-- Written instruction --
Everything from the line containing "Write the Blender Python" to the line containing "# Driving dimensions, in metres.", both lines included, must be copied exactly; nothing else should be.

-- start of The records --

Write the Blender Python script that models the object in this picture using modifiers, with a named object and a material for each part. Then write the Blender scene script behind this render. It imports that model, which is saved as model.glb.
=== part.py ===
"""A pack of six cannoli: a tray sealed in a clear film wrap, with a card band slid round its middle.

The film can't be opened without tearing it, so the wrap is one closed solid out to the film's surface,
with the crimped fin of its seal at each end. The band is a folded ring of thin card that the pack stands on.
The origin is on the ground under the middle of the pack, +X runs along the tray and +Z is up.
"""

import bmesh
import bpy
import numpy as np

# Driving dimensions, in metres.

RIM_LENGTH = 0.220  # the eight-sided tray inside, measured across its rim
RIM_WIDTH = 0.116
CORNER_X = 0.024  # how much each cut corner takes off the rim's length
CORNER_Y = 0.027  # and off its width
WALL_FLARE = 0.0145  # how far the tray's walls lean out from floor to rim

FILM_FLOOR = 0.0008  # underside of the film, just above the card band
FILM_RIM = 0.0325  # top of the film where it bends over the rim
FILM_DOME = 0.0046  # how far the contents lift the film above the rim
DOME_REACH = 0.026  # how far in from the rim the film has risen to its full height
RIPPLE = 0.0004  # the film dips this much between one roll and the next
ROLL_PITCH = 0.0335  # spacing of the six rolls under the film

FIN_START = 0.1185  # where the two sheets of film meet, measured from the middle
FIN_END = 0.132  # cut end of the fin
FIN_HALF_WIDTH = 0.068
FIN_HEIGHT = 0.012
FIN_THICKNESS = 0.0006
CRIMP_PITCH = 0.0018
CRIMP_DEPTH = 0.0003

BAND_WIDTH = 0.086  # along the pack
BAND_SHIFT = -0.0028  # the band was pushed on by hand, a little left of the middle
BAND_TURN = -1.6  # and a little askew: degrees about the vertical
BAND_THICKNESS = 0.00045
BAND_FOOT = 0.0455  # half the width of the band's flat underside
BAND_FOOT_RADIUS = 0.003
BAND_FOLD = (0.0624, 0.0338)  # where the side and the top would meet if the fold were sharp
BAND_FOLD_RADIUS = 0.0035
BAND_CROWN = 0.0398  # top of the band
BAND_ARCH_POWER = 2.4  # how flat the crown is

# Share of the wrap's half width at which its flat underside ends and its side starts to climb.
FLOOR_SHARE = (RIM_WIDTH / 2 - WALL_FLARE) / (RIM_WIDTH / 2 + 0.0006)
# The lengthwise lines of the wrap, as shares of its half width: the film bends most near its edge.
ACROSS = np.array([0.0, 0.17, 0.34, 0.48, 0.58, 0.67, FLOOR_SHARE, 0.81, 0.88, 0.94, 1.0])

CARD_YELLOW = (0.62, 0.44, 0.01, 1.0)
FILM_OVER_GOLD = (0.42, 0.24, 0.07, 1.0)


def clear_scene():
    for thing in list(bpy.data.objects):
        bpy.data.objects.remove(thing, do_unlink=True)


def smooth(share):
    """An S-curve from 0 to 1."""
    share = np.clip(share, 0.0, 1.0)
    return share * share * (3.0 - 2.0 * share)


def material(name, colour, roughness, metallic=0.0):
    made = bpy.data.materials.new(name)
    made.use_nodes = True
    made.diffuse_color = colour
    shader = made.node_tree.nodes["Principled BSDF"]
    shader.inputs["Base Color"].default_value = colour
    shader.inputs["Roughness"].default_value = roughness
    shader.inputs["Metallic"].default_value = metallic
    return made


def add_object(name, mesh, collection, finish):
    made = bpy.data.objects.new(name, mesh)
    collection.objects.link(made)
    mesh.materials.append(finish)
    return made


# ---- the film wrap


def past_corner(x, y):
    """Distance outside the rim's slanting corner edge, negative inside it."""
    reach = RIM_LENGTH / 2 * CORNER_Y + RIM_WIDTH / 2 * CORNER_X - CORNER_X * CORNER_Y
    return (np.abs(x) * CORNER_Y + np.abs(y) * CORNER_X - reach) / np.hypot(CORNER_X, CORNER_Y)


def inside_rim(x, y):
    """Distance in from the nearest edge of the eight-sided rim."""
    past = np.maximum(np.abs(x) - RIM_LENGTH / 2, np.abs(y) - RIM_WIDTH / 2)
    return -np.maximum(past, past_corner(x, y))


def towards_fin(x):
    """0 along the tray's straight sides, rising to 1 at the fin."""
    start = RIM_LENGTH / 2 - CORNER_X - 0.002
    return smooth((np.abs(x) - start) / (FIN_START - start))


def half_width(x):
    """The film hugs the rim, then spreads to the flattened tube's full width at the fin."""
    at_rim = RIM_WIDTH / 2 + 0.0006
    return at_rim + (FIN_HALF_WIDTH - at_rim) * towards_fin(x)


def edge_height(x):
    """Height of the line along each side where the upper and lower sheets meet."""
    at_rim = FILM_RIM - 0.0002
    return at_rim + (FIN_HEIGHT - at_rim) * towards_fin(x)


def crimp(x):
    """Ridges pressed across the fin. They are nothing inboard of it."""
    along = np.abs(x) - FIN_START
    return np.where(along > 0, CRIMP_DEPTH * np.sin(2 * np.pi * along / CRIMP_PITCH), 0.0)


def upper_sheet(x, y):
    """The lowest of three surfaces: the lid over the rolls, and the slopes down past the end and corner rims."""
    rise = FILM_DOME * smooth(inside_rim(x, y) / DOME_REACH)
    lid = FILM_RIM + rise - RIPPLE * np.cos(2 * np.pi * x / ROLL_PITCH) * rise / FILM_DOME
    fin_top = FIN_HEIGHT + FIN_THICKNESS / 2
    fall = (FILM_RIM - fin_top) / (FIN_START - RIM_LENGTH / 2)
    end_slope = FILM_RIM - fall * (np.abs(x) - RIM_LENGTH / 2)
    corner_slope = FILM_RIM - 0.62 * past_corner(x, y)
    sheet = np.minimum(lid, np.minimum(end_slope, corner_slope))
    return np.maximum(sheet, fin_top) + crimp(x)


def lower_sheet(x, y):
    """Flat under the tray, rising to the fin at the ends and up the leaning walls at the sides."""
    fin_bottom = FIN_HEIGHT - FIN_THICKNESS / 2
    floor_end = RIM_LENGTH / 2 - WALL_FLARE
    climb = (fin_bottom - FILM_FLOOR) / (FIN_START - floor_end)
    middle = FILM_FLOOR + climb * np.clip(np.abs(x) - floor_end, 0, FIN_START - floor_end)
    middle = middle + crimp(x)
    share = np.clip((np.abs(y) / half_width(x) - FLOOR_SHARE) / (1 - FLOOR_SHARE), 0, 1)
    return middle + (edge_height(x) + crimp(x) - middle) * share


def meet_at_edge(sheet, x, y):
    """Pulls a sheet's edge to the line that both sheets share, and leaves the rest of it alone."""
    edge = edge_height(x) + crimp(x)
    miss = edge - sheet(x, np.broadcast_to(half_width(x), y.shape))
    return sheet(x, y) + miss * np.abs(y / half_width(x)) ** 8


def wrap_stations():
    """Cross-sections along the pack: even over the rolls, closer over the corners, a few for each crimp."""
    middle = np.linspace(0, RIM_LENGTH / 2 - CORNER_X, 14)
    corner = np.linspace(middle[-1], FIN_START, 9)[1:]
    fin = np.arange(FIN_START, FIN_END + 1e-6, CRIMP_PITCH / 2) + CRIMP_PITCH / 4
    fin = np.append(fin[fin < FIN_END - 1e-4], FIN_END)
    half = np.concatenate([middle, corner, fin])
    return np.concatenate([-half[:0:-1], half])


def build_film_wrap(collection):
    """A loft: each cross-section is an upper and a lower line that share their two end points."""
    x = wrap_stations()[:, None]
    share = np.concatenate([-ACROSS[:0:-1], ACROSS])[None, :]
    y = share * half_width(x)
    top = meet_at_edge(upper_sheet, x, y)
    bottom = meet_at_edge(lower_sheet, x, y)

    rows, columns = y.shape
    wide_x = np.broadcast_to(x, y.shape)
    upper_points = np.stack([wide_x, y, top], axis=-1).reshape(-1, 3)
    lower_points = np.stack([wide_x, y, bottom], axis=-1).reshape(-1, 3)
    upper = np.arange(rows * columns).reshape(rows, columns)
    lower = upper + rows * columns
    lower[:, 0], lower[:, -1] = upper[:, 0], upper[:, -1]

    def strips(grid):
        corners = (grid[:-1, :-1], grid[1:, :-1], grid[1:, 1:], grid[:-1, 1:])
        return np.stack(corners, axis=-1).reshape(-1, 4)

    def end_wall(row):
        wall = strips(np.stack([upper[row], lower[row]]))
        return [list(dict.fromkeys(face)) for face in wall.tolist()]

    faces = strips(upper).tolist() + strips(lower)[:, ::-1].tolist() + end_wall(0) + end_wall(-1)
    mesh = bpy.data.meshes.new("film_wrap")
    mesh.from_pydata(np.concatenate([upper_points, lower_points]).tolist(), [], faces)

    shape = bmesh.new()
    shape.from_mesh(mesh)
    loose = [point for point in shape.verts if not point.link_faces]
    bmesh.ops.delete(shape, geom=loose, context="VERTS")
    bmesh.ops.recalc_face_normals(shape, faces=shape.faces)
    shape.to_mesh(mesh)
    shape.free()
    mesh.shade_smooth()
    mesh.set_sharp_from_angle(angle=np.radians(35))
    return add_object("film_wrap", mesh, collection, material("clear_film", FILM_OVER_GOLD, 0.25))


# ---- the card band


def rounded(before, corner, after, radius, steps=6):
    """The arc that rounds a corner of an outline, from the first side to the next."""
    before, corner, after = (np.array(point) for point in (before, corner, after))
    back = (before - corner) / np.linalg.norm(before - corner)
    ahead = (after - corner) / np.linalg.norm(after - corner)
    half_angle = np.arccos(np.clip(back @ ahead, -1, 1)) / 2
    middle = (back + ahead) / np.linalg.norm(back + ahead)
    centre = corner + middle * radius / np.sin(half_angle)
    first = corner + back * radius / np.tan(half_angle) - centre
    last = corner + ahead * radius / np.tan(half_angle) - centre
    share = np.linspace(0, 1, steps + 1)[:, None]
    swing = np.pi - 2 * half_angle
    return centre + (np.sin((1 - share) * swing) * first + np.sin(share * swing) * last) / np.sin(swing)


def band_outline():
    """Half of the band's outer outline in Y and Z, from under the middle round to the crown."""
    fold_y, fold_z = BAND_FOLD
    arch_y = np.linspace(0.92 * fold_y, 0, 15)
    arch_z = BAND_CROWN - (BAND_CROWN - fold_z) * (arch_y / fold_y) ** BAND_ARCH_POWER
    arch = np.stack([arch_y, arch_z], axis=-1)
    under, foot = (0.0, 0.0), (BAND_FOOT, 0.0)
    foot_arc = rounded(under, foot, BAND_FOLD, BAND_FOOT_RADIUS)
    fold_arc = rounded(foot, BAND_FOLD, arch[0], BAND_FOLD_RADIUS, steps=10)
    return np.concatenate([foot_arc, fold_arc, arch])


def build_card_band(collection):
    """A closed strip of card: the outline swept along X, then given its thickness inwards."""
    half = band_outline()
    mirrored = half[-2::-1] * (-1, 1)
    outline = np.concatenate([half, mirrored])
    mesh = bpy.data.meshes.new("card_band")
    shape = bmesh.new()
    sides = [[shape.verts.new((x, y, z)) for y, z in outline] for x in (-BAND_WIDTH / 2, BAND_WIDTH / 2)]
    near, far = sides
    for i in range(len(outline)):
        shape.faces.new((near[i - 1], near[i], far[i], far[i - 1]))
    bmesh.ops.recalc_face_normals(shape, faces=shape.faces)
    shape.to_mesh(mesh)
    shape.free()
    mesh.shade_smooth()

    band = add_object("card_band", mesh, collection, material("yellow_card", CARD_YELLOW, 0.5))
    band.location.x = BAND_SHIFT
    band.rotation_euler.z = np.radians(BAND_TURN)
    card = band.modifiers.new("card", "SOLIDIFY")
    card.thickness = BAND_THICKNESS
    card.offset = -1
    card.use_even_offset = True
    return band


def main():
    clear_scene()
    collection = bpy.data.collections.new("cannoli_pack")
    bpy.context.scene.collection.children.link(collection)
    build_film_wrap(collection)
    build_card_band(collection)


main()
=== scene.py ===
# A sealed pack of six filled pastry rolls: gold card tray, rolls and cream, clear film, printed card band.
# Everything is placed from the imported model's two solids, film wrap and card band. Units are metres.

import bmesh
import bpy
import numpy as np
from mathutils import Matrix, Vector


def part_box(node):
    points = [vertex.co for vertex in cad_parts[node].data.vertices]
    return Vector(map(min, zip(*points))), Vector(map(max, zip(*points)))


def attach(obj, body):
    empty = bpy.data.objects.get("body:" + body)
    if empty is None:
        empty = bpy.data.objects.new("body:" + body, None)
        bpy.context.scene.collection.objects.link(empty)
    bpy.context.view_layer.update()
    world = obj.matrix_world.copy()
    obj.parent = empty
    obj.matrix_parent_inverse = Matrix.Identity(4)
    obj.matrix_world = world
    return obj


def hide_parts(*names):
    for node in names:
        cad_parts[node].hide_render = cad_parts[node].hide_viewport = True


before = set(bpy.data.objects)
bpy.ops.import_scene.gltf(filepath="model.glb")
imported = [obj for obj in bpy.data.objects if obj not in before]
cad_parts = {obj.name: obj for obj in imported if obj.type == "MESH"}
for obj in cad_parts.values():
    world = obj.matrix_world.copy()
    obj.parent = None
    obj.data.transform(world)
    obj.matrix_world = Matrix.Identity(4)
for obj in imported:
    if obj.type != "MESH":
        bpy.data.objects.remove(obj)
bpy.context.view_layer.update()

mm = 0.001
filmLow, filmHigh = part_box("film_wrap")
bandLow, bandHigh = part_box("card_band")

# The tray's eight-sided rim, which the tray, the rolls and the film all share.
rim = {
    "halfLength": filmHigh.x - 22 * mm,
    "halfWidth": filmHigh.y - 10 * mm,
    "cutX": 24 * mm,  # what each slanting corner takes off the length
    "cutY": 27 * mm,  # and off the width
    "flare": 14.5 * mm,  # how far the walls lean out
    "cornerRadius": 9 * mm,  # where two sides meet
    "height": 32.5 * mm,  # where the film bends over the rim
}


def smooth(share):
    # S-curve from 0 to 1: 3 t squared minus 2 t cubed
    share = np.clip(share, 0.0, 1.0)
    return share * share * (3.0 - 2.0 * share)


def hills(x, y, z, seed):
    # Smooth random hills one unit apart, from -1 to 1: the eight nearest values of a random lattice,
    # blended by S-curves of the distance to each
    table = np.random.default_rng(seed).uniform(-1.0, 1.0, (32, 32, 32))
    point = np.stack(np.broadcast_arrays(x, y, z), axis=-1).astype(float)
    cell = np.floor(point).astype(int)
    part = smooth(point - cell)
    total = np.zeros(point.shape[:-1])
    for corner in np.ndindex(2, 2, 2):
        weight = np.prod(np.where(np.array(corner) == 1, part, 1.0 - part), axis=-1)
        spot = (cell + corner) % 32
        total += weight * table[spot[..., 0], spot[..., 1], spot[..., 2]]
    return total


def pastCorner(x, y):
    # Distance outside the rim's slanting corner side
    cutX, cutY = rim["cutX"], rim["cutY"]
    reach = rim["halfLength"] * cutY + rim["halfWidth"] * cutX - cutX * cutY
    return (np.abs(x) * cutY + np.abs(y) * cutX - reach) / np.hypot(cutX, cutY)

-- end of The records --
-- start of The records --

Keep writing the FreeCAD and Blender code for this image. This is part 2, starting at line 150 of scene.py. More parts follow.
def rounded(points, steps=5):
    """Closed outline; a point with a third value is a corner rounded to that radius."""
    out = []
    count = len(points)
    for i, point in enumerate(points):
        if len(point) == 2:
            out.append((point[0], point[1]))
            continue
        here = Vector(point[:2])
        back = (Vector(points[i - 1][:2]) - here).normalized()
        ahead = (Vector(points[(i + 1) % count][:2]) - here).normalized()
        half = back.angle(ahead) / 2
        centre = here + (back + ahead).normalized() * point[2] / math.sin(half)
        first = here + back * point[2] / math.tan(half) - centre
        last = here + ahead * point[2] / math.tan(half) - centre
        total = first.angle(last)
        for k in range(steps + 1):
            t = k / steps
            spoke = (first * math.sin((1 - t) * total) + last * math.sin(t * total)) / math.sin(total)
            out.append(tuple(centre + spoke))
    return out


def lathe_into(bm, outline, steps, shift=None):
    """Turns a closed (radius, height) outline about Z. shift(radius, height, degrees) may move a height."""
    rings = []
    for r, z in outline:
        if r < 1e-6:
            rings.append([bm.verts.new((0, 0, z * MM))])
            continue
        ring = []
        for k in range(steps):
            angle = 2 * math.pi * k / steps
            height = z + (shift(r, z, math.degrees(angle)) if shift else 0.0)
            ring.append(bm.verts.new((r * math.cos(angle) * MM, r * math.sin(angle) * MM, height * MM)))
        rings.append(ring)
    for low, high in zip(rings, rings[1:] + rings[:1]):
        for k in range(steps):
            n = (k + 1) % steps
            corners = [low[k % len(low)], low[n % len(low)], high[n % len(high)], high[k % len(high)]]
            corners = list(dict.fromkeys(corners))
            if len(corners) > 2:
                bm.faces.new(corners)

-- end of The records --

-- Output --
Write the Blender Python script that models the object in this picture using modifiers, with a named object and a material for each part. Then write the Blender scene script behind this render. It imports that model, which is saved as model.glb.
=== part.py ===
"""A pack of six cannoli: a tray sealed in a clear film wrap, with a card band slid round its middle.

The film can't be opened without tearing it, so the wrap is one closed solid out to the film's surface,
with the crimped fin of its seal at each end. The band is a folded ring of thin card that the pack stands on.
The origin is on the ground under the middle of the pack, +X runs along the tray and +Z is up.
"""

import bmesh
import bpy
import numpy as np

# Driving dimensions, in metres.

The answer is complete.